Parece fácil concluir que a prevalecer essa decisão do STF, as plataformas passaram a agir como censores dos conteúdos. A cultura do medo não combina com o ambiente democrático.


Entre o risco de publicação de asneiras, inverdades ou narrativas descoladas da realidade, prefiro defender a livre circulação de conteúdos como princípio – como está na lógica do Marco Civil – do que atuar como censor prévio de qualquer ideia ou conceito.


Não importa se, pessoalmente, consideramos uma opinião ou um conceito errôneo, abusivo ou até ofensivo. Faz parte do ambiente democrático a possibilidade ampla de divergências, oposições, sátiras etc.
Outro problema sério que a decisão do STF traz é de ordem pragmática: como as plataformas poderão controlar instantaneamente o conteúdo das postagens feitas por milhares de pessoas diariamente? Seu papel é esse? Quais os critérios morais ou jurídicos que poderiam indicar um bom caminho para realizar tais ablações?
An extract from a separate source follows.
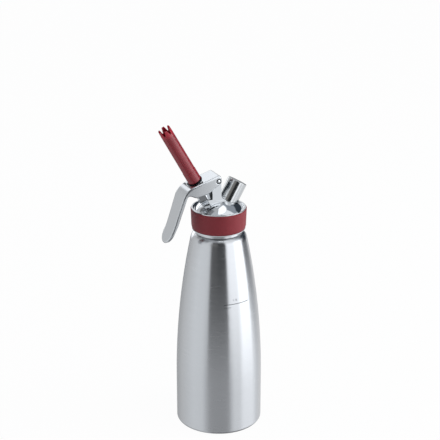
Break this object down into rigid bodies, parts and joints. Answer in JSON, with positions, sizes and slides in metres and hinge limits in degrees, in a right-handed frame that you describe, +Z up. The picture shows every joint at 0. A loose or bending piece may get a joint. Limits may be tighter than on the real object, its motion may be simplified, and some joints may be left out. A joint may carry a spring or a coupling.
{
  "type": "whipped cream dispenser",
  "caption": "Tall brushed steel bottle with a screwed head that carries a squeeze lever, a sprung valve with a red fluted tip, and a capped charger inlet.",
  "frame": {"origin": "centre of the bottle's base, on the surface that it stands on", "axes": "+Z up along the bottle's axis; -X towards the lever's handle and the decorator tip, +X towards the charger inlet; Y = 0 is the head's plane of symmetry"},
  "size_m": [0.1171, 0.096, 0.3539],
  "materials": {
    "bottle_steel": "circumferentially brushed",
    "polished_steel": "polished",
    "lever_steel": "satin",
    "inner_steel": "machined",
    "band_silicone": "matte",
    "tip_plastic": "glossy",
    "seal_rubber": "matte",
    "cap_seal": "matte"
  },
  "bodies": {
    "bottle": {"bottle": "bottle_steel"},
    "head": {"head_body": "polished_steel", "grip_band": "band_silicone", "head_gasket": "band_silicone", "pivot_pin": "polished_steel", "stem_guide": "inner_steel", "guide_gasket": "seal_rubber", "valve_spring": "inner_steel", "charger_inlet": "polished_steel", "inlet_gasket": "seal_rubber", "piercing_pin": "inner_steel", "charger_gasket": "seal_rubber", "check_spring": "inner_steel", "check_retainer": "inner_steel"},
    "lever": {"lever": "lever_steel"},
    "valve": {"valve_stem": "inner_steel", "stem_o_rings": "seal_rubber", "valve_seal": "seal_rubber", "stem_collar": "inner_steel", "tip_adapter": "polished_steel", "adapter_o_ring": "seal_rubber"},
    "tip": {"decorator_tip": "tip_plastic"},
    "cap": {"protective_cap": "polished_steel", "cap_liner": "cap_seal"},
    "check": {"check_ball": "inner_steel"}
  },
  "joints": [
    {"name": "head_lift", "type": "slide", "parent": "bottle", "child": "head", "axis": [0, 0, 1], "range_m": [0, 0.06]},
    {"name": "lever_squeeze", "type": "hinge", "parent": "head", "child": "lever", "pos_m": [-0.0053, 0, 0.2881], "axis": [0, -1, 0], "range_deg": [0, 12], "stiffness_Nm_per_rad": 1.5, "springref_deg": -8.59},
    {"name": "valve_slide", "type": "slide", "parent": "head", "child": "valve", "axis": [0.4924, 0, -0.8704], "range_m": [0, 0.00232], "deforming": ["valve_spring"]},
    {"name": "tip_lift", "type": "slide", "parent": "valve", "child": "tip", "axis": [-0.4924, 0, 0.8704], "range_m": [0, 0.03]},
    {"name": "cap_lift", "type": "slide", "parent": "head", "child": "cap", "axis": [0.5, 0, 0.866], "range_m": [0, 0.035]},
    {"name": "check_open", "type": "slide", "parent": "head", "child": "check", "axis": [-0.5, 0, -0.866], "range_m": [0, 0.0008], "stiffness_N_per_m": 50, "springref_m": -0.002, "deforming": ["check_spring"]}
  ],
  "couplings": [
    {"joint": "valve_slide", "follows": "lever_squeeze", "m_per_rad": 0.01108}
  ]
}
Não me parece ser esse o papel das plataformas sociais ou dos provedores da internet. Sempre acreditei que o artigo 19 do Marco Civil da Internet representava e representa uma salvaguarda essencial para o debate público de qualquer tema, por mais polêmico que possa parecer.


Outro aspecto aparentemente ignorado no julgamento do STF é a visão provincial e cartorária do tema. Esquecem S.Ex.as que a matéria tem uma dimensão internacional. O Brasil não pode estar descolado da realidade normativa internacional. O que acontecerá se as plataformas globais passem a fugir do Brasil? Ficaríamos ainda mais isolados no concerto internacional simplesmente pelo medo de uma responsabilização incontrolável e arbitrária de um magistrado.


Em síntese parece que mais uma vez o STF, sem motivo justo ou consistente, viola o princípio da razoabilidade e destrói o delicado equilíbrio construído pelo legislador nacional em uma matéria tão cara à democracia. E, por favor, não venham dizer que são os arautos da proteção do Estado Democrático de Direito. Ninguém acreditará.